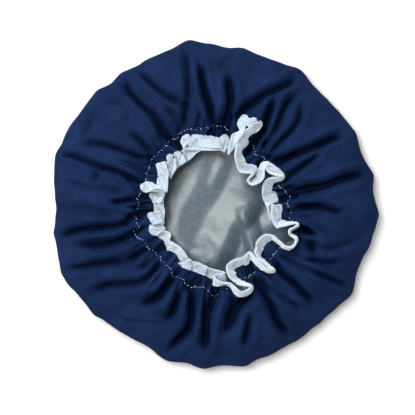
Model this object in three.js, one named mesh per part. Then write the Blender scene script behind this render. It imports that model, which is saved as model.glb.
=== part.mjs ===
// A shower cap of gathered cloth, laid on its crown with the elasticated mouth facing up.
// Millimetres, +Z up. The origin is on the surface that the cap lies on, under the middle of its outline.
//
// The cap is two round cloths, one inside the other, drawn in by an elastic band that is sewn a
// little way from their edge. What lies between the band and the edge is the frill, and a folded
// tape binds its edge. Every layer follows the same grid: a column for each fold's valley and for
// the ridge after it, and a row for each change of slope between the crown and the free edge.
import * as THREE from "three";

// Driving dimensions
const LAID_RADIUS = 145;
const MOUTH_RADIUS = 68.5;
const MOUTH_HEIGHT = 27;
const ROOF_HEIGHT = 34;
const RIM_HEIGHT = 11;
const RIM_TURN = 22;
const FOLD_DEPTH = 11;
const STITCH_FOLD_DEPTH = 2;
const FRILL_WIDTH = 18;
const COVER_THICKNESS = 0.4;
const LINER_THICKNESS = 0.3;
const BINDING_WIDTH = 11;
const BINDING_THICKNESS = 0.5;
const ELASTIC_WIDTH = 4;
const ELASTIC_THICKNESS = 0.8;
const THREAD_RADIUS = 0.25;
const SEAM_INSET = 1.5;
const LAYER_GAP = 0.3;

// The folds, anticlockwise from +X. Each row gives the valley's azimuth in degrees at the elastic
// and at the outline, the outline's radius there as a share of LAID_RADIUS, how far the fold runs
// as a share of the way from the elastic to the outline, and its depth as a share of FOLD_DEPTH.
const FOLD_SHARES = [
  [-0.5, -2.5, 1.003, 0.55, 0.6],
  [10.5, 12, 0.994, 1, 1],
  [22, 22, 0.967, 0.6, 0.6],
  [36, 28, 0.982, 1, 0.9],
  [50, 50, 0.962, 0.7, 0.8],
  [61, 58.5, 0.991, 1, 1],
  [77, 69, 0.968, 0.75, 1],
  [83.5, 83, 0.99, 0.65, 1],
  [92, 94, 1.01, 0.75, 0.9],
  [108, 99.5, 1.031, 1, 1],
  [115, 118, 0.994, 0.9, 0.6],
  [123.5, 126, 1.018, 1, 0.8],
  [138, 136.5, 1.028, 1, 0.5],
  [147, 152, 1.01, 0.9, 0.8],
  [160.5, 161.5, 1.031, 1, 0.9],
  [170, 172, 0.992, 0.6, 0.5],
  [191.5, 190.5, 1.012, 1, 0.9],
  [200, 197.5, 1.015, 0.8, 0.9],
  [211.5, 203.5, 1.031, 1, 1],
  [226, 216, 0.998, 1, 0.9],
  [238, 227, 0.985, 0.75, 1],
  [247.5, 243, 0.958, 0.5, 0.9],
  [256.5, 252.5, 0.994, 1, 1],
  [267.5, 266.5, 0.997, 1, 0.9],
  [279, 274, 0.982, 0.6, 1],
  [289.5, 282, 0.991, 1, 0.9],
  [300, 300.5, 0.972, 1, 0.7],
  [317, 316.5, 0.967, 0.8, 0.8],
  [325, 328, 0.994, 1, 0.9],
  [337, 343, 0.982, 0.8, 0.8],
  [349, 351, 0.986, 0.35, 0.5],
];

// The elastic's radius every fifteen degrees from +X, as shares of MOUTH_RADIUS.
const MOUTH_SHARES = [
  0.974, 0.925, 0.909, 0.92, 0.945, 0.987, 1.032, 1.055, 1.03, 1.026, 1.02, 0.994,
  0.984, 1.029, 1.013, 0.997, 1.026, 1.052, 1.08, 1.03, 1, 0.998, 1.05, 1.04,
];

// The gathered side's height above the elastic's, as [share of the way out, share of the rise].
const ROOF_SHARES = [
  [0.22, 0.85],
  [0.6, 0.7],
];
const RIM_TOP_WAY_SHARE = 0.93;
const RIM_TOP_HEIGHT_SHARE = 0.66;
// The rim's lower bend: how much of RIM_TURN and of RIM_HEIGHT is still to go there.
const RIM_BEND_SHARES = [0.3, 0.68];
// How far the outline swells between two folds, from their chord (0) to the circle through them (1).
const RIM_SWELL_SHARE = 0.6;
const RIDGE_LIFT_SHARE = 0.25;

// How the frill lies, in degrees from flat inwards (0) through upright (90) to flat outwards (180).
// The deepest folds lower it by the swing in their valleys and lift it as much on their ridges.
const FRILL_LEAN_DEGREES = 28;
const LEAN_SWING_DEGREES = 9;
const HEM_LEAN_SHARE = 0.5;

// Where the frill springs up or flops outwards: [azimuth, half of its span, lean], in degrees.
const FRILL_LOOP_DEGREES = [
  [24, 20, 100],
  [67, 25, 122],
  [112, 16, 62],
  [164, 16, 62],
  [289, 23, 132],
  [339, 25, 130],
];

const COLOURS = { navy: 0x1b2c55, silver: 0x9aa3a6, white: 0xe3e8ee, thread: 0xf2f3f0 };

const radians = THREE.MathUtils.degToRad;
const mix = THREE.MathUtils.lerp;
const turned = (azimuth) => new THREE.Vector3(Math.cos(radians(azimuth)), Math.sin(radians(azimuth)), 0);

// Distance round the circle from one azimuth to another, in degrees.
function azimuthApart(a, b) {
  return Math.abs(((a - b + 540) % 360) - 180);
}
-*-
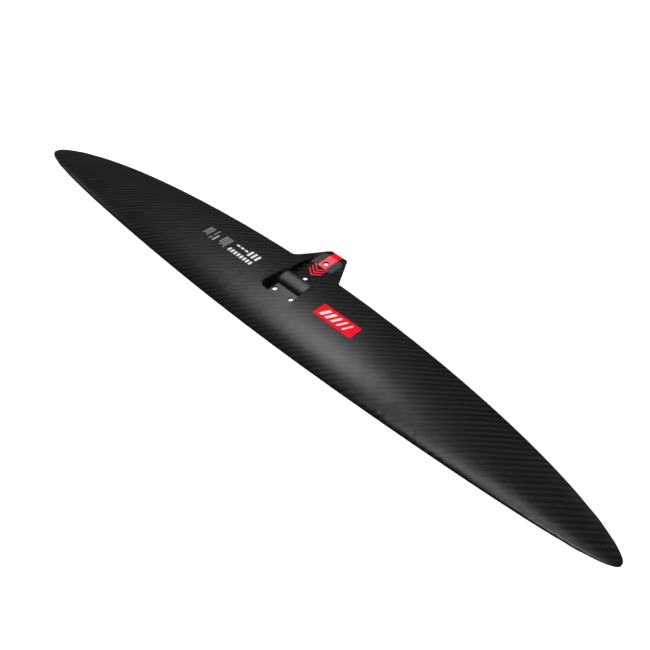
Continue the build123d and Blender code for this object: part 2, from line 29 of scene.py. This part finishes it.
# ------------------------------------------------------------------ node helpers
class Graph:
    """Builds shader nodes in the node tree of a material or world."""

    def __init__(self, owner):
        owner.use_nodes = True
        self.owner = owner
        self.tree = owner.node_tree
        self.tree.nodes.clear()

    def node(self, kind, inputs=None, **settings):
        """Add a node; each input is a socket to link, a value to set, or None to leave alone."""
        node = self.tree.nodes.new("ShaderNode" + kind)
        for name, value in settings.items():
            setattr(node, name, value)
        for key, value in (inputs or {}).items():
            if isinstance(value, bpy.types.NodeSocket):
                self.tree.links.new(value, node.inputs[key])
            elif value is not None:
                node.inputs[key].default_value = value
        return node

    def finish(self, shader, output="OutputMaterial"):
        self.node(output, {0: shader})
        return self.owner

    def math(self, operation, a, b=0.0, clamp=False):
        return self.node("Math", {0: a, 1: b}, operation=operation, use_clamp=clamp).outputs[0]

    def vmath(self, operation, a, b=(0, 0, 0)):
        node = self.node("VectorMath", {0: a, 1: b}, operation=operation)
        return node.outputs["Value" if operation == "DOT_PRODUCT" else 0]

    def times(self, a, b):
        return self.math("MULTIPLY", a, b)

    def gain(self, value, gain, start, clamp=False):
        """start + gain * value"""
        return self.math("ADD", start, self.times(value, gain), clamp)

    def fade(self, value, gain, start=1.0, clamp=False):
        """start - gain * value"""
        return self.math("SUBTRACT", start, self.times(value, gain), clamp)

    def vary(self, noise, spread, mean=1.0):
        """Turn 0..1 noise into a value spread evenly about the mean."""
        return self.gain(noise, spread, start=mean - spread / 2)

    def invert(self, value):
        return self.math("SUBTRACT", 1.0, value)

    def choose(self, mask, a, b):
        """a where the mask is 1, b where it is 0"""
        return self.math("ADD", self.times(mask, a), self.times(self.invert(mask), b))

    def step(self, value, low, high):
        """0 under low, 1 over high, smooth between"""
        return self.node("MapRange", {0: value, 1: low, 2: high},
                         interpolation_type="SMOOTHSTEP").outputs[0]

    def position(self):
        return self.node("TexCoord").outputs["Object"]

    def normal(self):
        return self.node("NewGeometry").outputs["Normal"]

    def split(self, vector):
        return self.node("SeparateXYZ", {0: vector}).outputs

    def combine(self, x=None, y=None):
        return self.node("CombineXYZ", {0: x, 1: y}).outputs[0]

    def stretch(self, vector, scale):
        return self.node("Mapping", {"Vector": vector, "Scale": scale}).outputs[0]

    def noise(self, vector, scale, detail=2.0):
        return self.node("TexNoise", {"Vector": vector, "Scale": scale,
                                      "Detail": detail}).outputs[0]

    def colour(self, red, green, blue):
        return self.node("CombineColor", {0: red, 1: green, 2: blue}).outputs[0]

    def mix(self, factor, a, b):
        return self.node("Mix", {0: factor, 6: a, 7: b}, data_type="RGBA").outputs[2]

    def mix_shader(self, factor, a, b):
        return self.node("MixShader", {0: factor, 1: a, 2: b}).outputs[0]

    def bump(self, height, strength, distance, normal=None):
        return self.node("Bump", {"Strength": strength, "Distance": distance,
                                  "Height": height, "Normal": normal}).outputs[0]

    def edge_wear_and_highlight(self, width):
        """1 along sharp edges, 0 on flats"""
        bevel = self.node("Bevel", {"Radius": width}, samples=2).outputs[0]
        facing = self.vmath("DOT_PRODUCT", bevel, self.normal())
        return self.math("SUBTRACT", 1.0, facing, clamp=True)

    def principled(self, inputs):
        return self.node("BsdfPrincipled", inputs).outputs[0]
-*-
- _PROBLEM TO WORK ON_
Return only the number of lines in the preceding records that contain the string "scene".

- _RESULT OF THIS TASK_
2